Photo by Irene Fertik
The Korean Broadcasting System (KBS) has agreed to donate a collection of videos, covering a broad range of Korean cultural and historical topics, to the USC Korean Heritage Library.

The donated videos - nearly 1,000 - will include programs on economics, industry, politics, military history, philosophy, culture, nature, folklore, education, performing and fine arts, as well as some literary dramas with English subtitles. They will also include serialized dramas and documentaries produced by Korean Americans for KBS's Los Angeles subsidiary, the Korean Television Enterprise (KTE).

Anam Electronics, a leading manufacturer of electronic appliances in Korea, is also donating two sets of viewing monitors and video players.

"These materials will make it possible for students and scholars in this country to more directly view many aspects of Korean culture," said Jerry D. Campbell, chief information officer and dean of university libraries.

He added that his department planned eventually to house the Korean Heritage Library in a building of its own. The 13-year-old collection - which includes more than 37,000 books, 620 video cassettes, 2,000 reels of microfilm, 200 maps (including 150 antique maps), several hundred photographs, and other archival materials - is currently split between the Doheny Library and the Von KleinSmid Center.

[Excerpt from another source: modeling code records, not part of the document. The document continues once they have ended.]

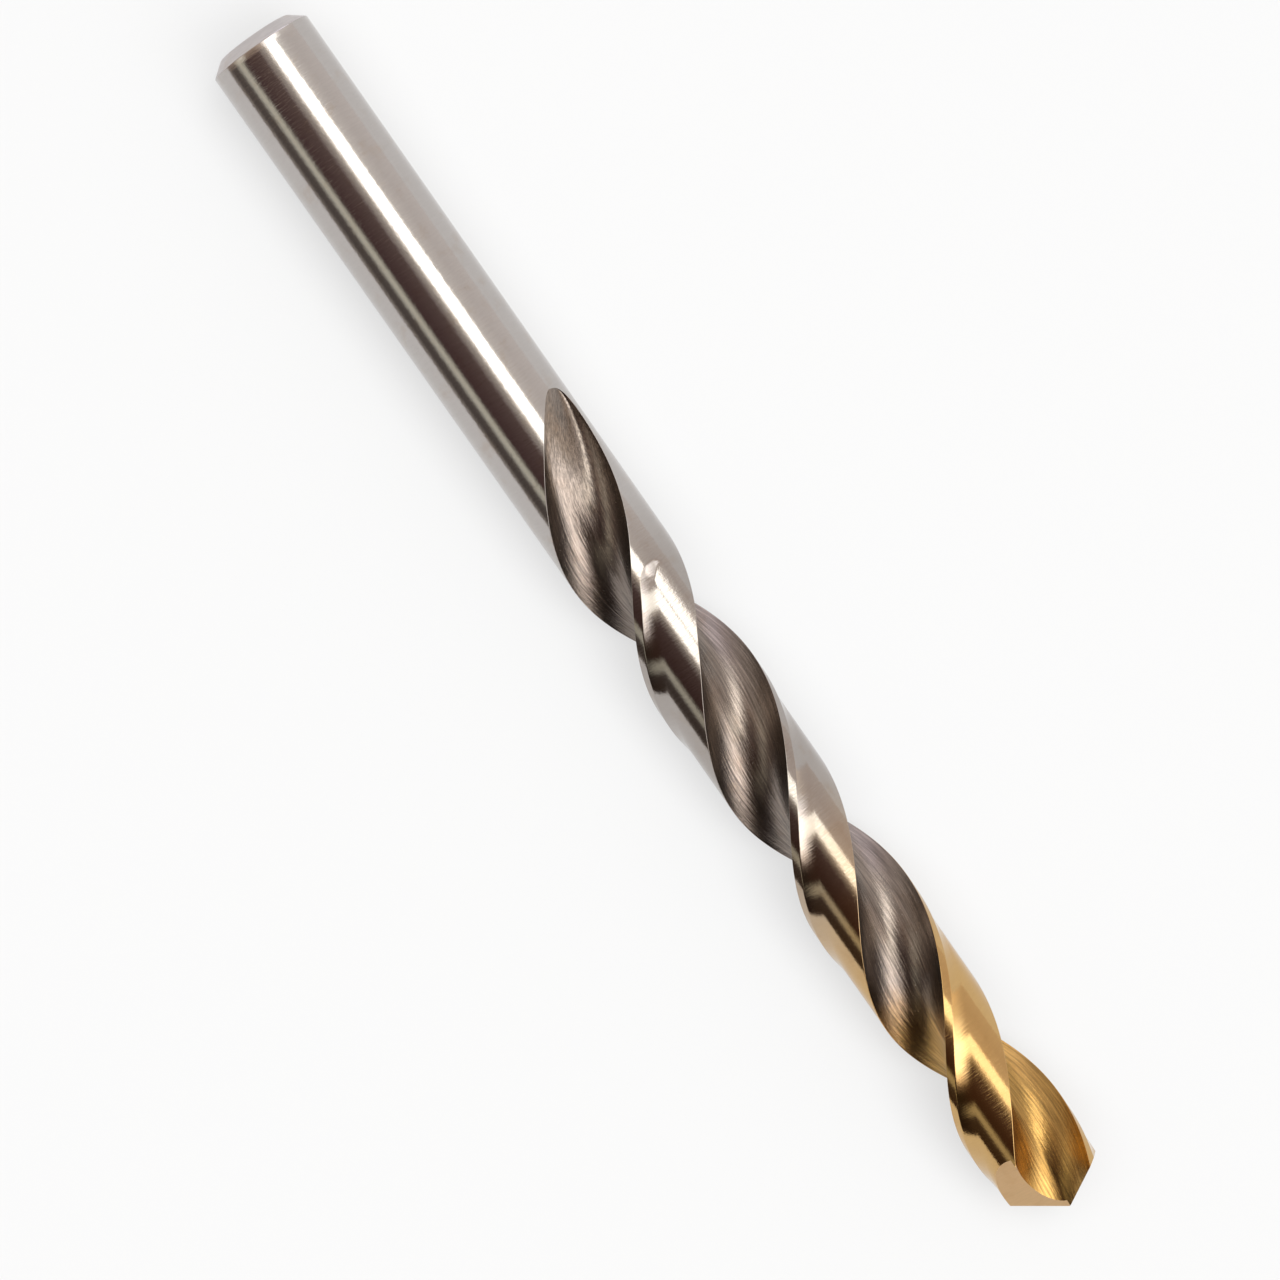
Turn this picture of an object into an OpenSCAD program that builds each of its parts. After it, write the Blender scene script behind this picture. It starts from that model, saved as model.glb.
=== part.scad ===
// Straight-shank twist drill with two right-hand helical flutes, a split point
// and a hard gold-coloured coating over its cutting end.
// The axis is +X from the shank to the point, and the origin is the centre of
// the shank's end face. All lengths are in millimetres, all angles in degrees.

/* [Drill] */
// Nominal drill diameter, over the margins
drill_d = 11; // [8:0.5:13]
// Overall length, from the shank's end face to the point
drill_len = 142; // [125:1:160]
// Length of the plain shank that a chuck can grip
shank_len = 44; // [36:1:50]
// Length of the coated cutting end, point included
coated_len = 32; // [20:1:40]

/* [Shank] */
// Length of the chamfer at the shank's end, along the axis
chamfer_len = 1.15; // [0.5:0.05:2]
// Depth of that chamfer, across the axis
chamfer_depth = 1.5; // [0.5:0.1:2]

/* [Flutes] */
// Length of one full turn of a flute
flute_lead = 54.2; // [48:0.2:64]
// Angle that each flute takes of the half turn it shares with one land
flute_angle = 100; // [92:1:108]
// Distance from the end of the shank to the start of the flutes
flute_gap = 0.6; // [0.5:0.1:3]
// Length over which a flute rises out of the metal near the shank
runout_len = 17.4; // [12:0.1:22]
// Width of the margin, measured round the drill
margin_w = 1.05; // [0.7:0.05:1.5]
// Depth of the body clearance behind each margin
clearance_depth = 0.34; // [0.15:0.01:0.45]
// Distance from the start of the flutes to the start of the body clearance
clearance_delay = 19.5; // [18:0.1:30]
// Thickness of the web between the two flutes, at the point
web_t = 2; // [1.6:0.1:2.4]
// Growth of the web's thickness for each millimetre towards the shank
web_growth = 0.012; // [0:0.001:0.018]

/* [Point] */
// Angle between the two cutting lips
point_angle = 118; // [110:1:140]
// Relief of the ground facet behind each lip
lip_relief = 10; // [8:1:16]
// Slope of the steep heel facet against the drill's axis
heel_facet_angle = 28.9; // [26:0.1:34]
// Height at which the plane of a heel facet crosses the axis, above the point
heel_facet_rise = 0.98; // [0.7:0.02:1.3]
// How far past the axis each heel facet is ground, which splits the chisel edge
gash_reach = 0.6; // [0.3:0.05:1]
// Length of the point's node, from the tip back
point_len = 12; // [10:1:16]
// Turn of the point about the axis, which sets how the drill lies
lip_phase = 214.9; // [0:0.1:360]

/* [Mesh] */
// Spacing of the cross-sections along the flutes
ring_step = 1.1; // [0.9:0.1:2]

/* [Hidden] */
// Fineness of the shank's round surface
$fn = 96;

r_margin = drill_d / 2;
r_land = r_margin - clearance_depth;
web_half = web_t / 2;
deg_per_mm = 360 / flute_lead;
lip_cot = 1 / tan(point_angle / 2);
coat_x = drill_len - coated_len;
point_x = drill_len - point_len;
flute_x = shank_len + flute_gap;
full_x = flute_x + runout_len;
clearance_x = flute_x + clearance_delay;
// Past the tip, so that the point's facets cut the whole section
overrun_x = drill_len + 1.5;
// Side of the blocks that the facets are cut with
block = 60;

// Leading corner of land 1 at the height where the lips meet the margin
corner_x = drill_len - r_margin * lip_cot;
corner_phase = lip_phase + asin(web_half / r_margin);

margin_angle = margin_w / r_margin * 180 / PI;
// Angle over which the land drops from the margin to the body clearance, and
// length over which it drops where the clearance starts
step_angle = 5;
step_len = 1.5;
land_angle = 180 - flute_angle;
margin_pts = 3;
land_pts = 9;
face_pts = 9;
wall_pts = 9;
// Share of a flute's narrowing in the run-out that its heel side takes
heel_share = 15;
// Smallest share of its width that a flute keeps where it ends
least_width = 0.08;
// Innermost radius of the lip's face, as a multiple of half the web
face_inner = 1.2;

// The four control points of the wall from the web to the heel, as multiples of
// the drill's radius: x along the lip of the flute's leading corner, y ahead of it
wall_ctrl_web = [0.036, 0.182];
wall_ctrl_heel = [-0.19, 0.6];

// Angle of land 1's leading corner at x
function lead_angle(x) = corner_phase + (x - corner_x) * deg_per_mm;

// Share of its full width that a flute has at x: a quarter of an ellipse
function width_share(x) =
    x >= full_x ? 1 : x <= flute_x ? least_width
    : max(least_width, sqrt(1 - pow((full_x - x) / runout_len, 2)));

// Share of its full depth that a flute has at x
function depth_share(x) = x <= flute_x ? 0 : x >= full_x ? 1 : pow(width_share(x), 2);

// Radius of the land behind its margin at x
function land_radius(x) =
    r_margin - clearance_depth * min(1, max(0, (x - clearance_x) / step_len));

// Points [radius, angle] of the flute's face, from the corner in to the web.
// The face is the helical surface through a straight lip.
function face_polar() = [
    for (i = [0:face_pts - 1])
        let (r = r_margin + (face_inner * web_half - r_margin) * sin(90 * i / (face_pts - 1)),
             a = asin(web_half / r) - asin(web_half / r_margin)
                 - deg_per_mm * (r_margin - r) * lip_cot)
        [r, a]
];

function bezier(p, t) =
    pow(1 - t, 3) * p[0] + 3 * t * pow(1 - t, 2) * p[1]
    + 3 * t * t * (1 - t) * p[2] + pow(t, 3) * p[3];

// Points [radius, angle] of the flute's wall, from the web out to the heel
function wall_polar(face_end) =
    let (start = face_end[0] * [cos(face_end[1]), sin(face_end[1])],
         heel = r_land * [cos(flute_angle), sin(flute_angle)],
         ctrl = [start, r_margin * wall_ctrl_web, r_margin * wall_ctrl_heel, heel])
    [for (i = [1:wall_pts])
        let (p = bezier(ctrl, i / wall_pts))
        [norm(p), atan2(p[1], p[0])]];

FACE = face_polar();
FLUTE = concat(FACE, wall_polar(FACE[face_pts - 1]));

// One flute point at x. The web grows towards the shank, and in the run-out the
// flute gets shallower and narrower, mostly on its leading side.
function flute_point(p, x, last) =
    let (web_here = web_half * face_inner + web_growth / 2 * (drill_len - x),
         share = (p[0] - web_half * face_inner) / (r_margin - web_half * face_inner),
         r_full = web_here + (r_margin - web_here) * share,
         rim = last ? land_radius(x) : r_margin,
         r = rim + (min(rim, r_full) - rim) * (last ? 0 : depth_share(x)),
         w = width_share(x),
         heel_loss = heel_share * pow(1 - w, 2),
         lead_loss = flute_angle * (1 - w) - heel_loss)
    [r, lead_loss + p[1] * w];

// Half of the cross-section at x, as points [radius, angle ahead of the leading
// corner]: the flute ahead of the corner, then the next land from heel to margin
function half_section(x) =
    let (flute = [for (i = [0:len(FLUTE) - 1]) flute_point(FLUTE[i], x, i == len(FLUTE) - 1)],
         heel = flute[len(flute) - 1][1],
         rim = land_radius(x),
         corner = 180 + flute[0][1],
         step = corner - margin_angle - step_angle)
    concat(
        flute,
        [for (i = [1:land_pts]) [rim, heel + (step - heel) * i / land_pts]],
        [for (i = [0:margin_pts - 1]) [r_margin, corner - margin_angle * (1 - i / margin_pts)]]);

// The whole cross-section at x, as points in space
function section(x) =
    let (half = half_section(x))
    [for (turn = [0, 180], p = half)
        let (a = lead_angle(x) + p[1] + turn)
        [x, p[0] * cos(a), p[0] * sin(a)]];

// Solid of the fluted drill between two heights
module fluted_solid(x0, x1) {
    steps = ceil((x1 - x0) / ring_step);
    rings = [for (i = [0:steps]) section(x0 + (x1 - x0) * i / steps)];
    n = len(rings[0]);
    points = [for (ring = rings, p = ring) p];
    side = [for (i = [0:steps - 1], j = [0:n - 1])
        let (k = (j + 1) % n, a = i * n, b = (i + 1) * n)
        each [[a + j, b + j, a + k], [a + k, b + j, b + k]]];
    near_cap = [for (j = [0:n - 1]) j];
    far_cap = [for (j = [n - 1:-1:0]) steps * n + j];
    polyhedron(points, concat(side, [near_cap, far_cap]), convexity = 6);
}

// Carries its children to the plane that crosses the axis at `through` and leans
// from +X by `lean` towards the direction `toward` round the axis: its outward
// normal becomes their x, and the direction 90 degrees ahead of `toward` their z
module on_plane(through, lean, toward) {
    translate([through, 0, 0])
        rotate([toward, 0, 0])
            rotate([0, 0, lean])
                children();
}

// Everything below the facet ground behind the lip that points towards `turn`.
// The facet falls outwards along the lip, and backwards from it.
module below_lip_facet(turn) {
    fall_out = lip_cot;
    fall_back = tan(lip_relief);
    on_plane(drill_len, atan(norm([fall_out, fall_back])), turn - atan2(fall_back, fall_out))
        translate([-block / 2, 0, 0])
            cube(block, center = true);
}

// What the grinding wheel takes away to make the steep heel facet behind that
// lip. It stops at a wall just past the axis, so that the other lip stays whole.
module heel_gash(turn) {
    on_plane(drill_len + heel_facet_rise, 90 - heel_facet_angle, turn - 90)
        translate([0, -block / 2, -gash_reach])
            cube(block);
}

// Plain ground cylinder that the chuck grips, chamfered at its end
module shank() {
    color([0.68, 0.66, 0.64])
        rotate([0, 90, 0])
            rotate_extrude()
                polygon([
                    [0, 0],
                    [r_margin - chamfer_depth, 0],
                    [r_margin, chamfer_len],
                    [r_margin, shank_len],
                    [0, shank_len],
                ]);
}

// Bare steel part of the fluted body, from the run-out on
module fluted_body() {
    color([0.50, 0.46, 0.42])
        fluted_solid(shank_len, coat_x);
}

// Coated part of the fluted body, up to the point
module coated_body() {
    color([0.80, 0.62, 0.34])
        fluted_solid(coat_x, point_x);
}

// Cutting end: two lips, a short chisel edge and four ground facets
module split_point() {
    color([0.76, 0.62, 0.44])
        difference() {
            intersection() {
                fluted_solid(point_x, overrun_x);
                below_lip_facet(lip_phase);
                below_lip_facet(lip_phase + 180);
            }
            heel_gash(lip_phase);
            heel_gash(lip_phase + 180);
        }
}

shank();
fluted_body();
coated_body();
split_point();
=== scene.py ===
"""Looks of a straight-shank twist drill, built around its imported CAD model.

Every object is in metres in the CAD frame: +X runs along the drill's axis from
the shank to the point, +Z is up, and the drill lies on a floor under it.
"""
import math

import bpy
import numpy as np
from mathutils import Matrix, Vector
from mathutils.kdtree import KDTree


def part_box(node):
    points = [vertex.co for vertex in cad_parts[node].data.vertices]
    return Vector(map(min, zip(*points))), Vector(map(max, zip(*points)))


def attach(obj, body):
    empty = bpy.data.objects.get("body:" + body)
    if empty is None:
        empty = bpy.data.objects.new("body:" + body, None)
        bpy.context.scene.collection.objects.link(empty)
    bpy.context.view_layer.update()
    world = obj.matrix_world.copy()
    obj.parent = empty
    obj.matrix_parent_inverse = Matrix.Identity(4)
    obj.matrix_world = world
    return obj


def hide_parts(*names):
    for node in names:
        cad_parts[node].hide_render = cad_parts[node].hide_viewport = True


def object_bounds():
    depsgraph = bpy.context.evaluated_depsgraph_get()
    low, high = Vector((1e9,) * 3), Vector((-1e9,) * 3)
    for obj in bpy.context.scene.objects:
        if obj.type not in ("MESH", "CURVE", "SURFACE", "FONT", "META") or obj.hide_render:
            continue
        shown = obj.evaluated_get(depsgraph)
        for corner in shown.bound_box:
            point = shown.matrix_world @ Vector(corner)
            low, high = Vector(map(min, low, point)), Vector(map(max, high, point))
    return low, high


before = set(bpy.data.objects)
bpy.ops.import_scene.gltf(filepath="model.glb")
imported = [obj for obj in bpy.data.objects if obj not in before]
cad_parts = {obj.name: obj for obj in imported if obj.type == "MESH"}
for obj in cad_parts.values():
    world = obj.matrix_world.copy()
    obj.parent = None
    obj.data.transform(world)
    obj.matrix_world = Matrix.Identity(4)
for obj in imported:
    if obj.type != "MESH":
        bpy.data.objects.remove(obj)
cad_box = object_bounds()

MM = 0.001

# ---------------------------------------------------------------- dimensions
# The pieces meet where the CAD nodes meet, and the rest of the shape follows
# from the same driving dimensions as the CAD model. Millimetres and degrees.
SHANK_X0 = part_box("shank")[0].x / MM
SHANK_X1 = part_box("shank")[1].x / MM
COAT_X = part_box("coated_body")[0].x / MM
POINT_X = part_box("split_point")[0].x / MM
TIP_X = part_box("split_point")[1].x / MM
R_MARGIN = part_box("shank")[1].z / MM

CHAMFER_LEN = 1.15
CHAMFER_DEPTH = 1.5
FLUTE_LEAD = 54.2
FLUTE_ANGLE = 100.0
FLUTE_X = SHANK_X1 + 0.6
RUNOUT_LEN = 17.4
# The body clearance: a hollow ground behind the margin, as deep as CLEARANCE and
# falling over RAMP_W, with a straight top edge CLEARANCE_TOP behind the corner
CLEARANCE_X = FLUTE_X + 19.5
CLEARANCE = 0.34
CLEARANCE_TOP = 36.3
CLEARANCE_ROUND = 0.9
MARGIN_W = 1.05
RAMP_W = 1.75
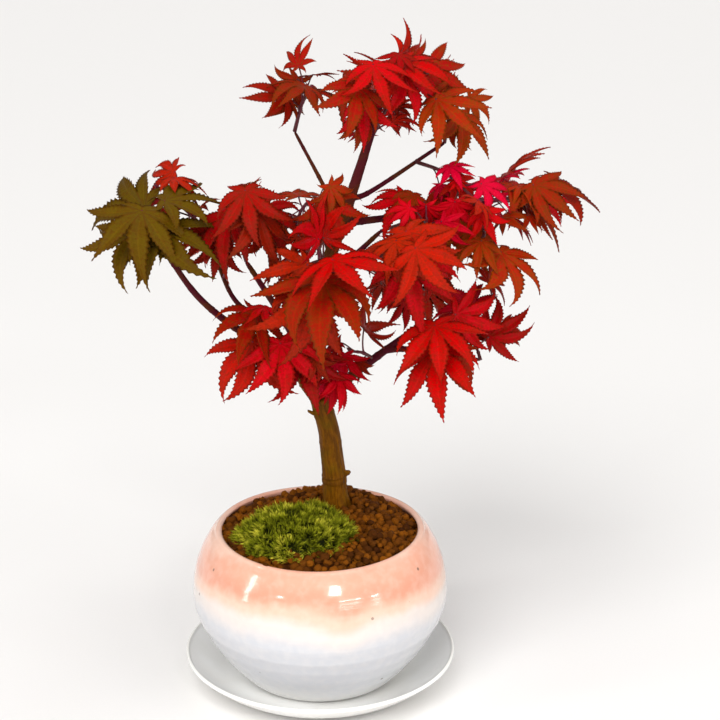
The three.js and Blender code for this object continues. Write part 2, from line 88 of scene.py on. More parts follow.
# One stem for each mass, from a place along a limb to its head, with pairs of leaves along it.
# girth: how far a leaf's middle may be from the stem. leaf: length of the middle lobe.
# face: azimuth and elevation that the blades look towards. turn: angle of the first pair.
Mass = namedtuple("Mass", "on at head girth pairs leaf face turn droop tint seed")
MASSES = {
    "left_outer": Mass("left_bough", 1, (-74, -14, 228), 40, 3, 34, (-100, 45), 0, 1.1, "olive", 170),
    "apex": Mass("leader", 1, (39, 12, 293), 30, 3, 26, (-90, 35), 150, 1.2, "red", 53),
    "apex_left": Mass("leader", 0.93, (20, -3, 293), 32, 3, 29, (-95, 25), 0, 1.2, "red", 34),
    "apex_right": Mass("leader", 0.95, (46, 7, 291), 32, 3, 27, (-85, 40), 0, 0.4, "rust", 75),
    "top_left": Mass("top_left_twig", 1, (-4, 19, 282), 32, 4, 24, (-100, 50), 40, 0.8, "rust", 128),
    "top_right": Mass("high_twig", 1, (61, 17, 277), 30, 3, 26, (-85, 45), 70, 1, "orange", 207),
    "top_right_low": Mass("high_twig", 0.8, (70, -7, 238), 22, 3, 16, (-90, 20), 60, 0.9, "crimson", 197),
    "left_top": Mass("left_twig", 1, (-70, 5, 241), 34, 4, 23, (-100, 55), 60, 0.8, "red", 138),
    "left_middle": Mass("left_twig", 0.7, (-31, -13, 240), 34, 4, 28, (-90, 35), 70, 1.2, "dark", 150),
    "centre": Mass("front_bough", 1, (2, -19, 215), 36, 4, 38, (-90, 25), 70, 0.4, "red", 143),
    "centre_top": Mass("front_bough", 0.8, (-3, -5, 235), 32, 3, 30, (-90, 40), 150, 1.2, "orange", 135),
    "lower_left": Mass("left_bough", 0.35, (-21, -12, 183), 38, 4, 32, (-90, 20), 150, 1.2, "red", 53),
    "lower_front": Mass("left_bough", 0.18, (-11, -20, 174), 32, 3, 30, (-90, 25), 60, 0.9, "dark", 197),
    "lower_centre": Mass("right_bough", 0.4, (4, -15, 161), 26, 3, 16, (-90, 20), 100, 1.1,
        "crimson", 166),
    "middle_right": Mass("middle_bough", 0.6, (37, -25, 220), 36, 4, 34, (-90, 20), 40, 1.1, "red", 71),
    "middle_far": Mass("middle_bough", 1, (48, -11, 229), 32, 3, 27, (-85, 30), 90, 1.2, "crimson", 36),
    "middle_low": Mass("right_bough", 0.6, (15, -5, 167), 30, 3, 22, (-90, 25), 90, 1.1, "dark", 183),
    "right_top": Mass("upper_bough", 1, (95, 15, 231), 36, 4, 27, (-80, 60), 70, 1.1, "rust", 51),
    "right_hang": Mass("upper_bough", 0.9, (74, -4, 223), 34, 3, 27, (-85, 20), 150, 0.3, "orange", 161),
    "right_top_near": Mass("upper_bough", 0.45, (47, 7, 232), 34, 3, 27, (-90, 55), 20, 1.1, "red", 167),
    "right_low": Mass("right_bough", 1, (53, -15, 181), 36, 3, 35, (-90, 20), 140, 0.6, "red", 73),
    "right_low_far": Mass("right_arm", 1, (71, -7, 170), 32, 3, 27, (-85, 25), 90, 0.4, "crimson", 76),
    "right_outer": Mass("right_arm", 0.8, (79, 5, 188), 30, 3, 22, (-80, 30), 10, 0.9, "crimson", 115),
    "back_left": Mass("back_left_bough", 1, (-38, 60, 200), 38, 4, 30, (120, 40), 120, 0.3, "red", 177),
    "back_left_low": Mass("back_left_bough", 0.6, (-8, 48, 185), 34, 3, 28, (90, 40), 50, 0.8,
        "dark", 126),
    "back_right": Mass("back_right_bough", 1, (50, 68, 205), 38, 4, 30, (60, 40), 0, 0.6, "red", 150),
    "back_right_low": Mass("back_right_bough", 0.6, (40, 44, 187), 34, 3, 28, (60, 30), 140, 0.6,
        "dark", 73),
    "back_far_right": Mass("upper_bough", 0.8, (88, 51, 221), 32, 3, 27, (60, 50), 10, 0.7,
        "crimson", 124),
    "back_far_left": Mass("left_twig", 0.8, (-56, 29, 220), 32, 3, 27, (130, 50), 30, 0.6, "rust", 115),
    "back_high": Mass("back_high_bough", 1, (-10, 62, 209), 34, 3, 28, (95, 40), 100, 0.3, "rust", 120),
    "back_top": Mass("leader", 0.88, (35, 28, 277), 32, 3, 26, (80, 45), 10, 0.6, "red", 132),
}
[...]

The collection is generally recognized as one of the six leading Korean collections in North America. Its particular strengths are in Korean newspapers, immigration history, Korean cinema, journalism and mass media, and local materials of the Cholla-do region.

USC is commited to making the materials available to scholars anywhere in the U.S., said Joy Kim, curator of the collection. The videos will be cataloged in the international networks of library databases.

Among the donated videos, which will arrive at the library over the next few years, are a documentary about the Korean automobile industry; programs about the Korean independence movement against the Japanese, including the stirring March 1, 1919, demonstrations; a study of traditional Korean agricultural implements; and a series of historical dramas.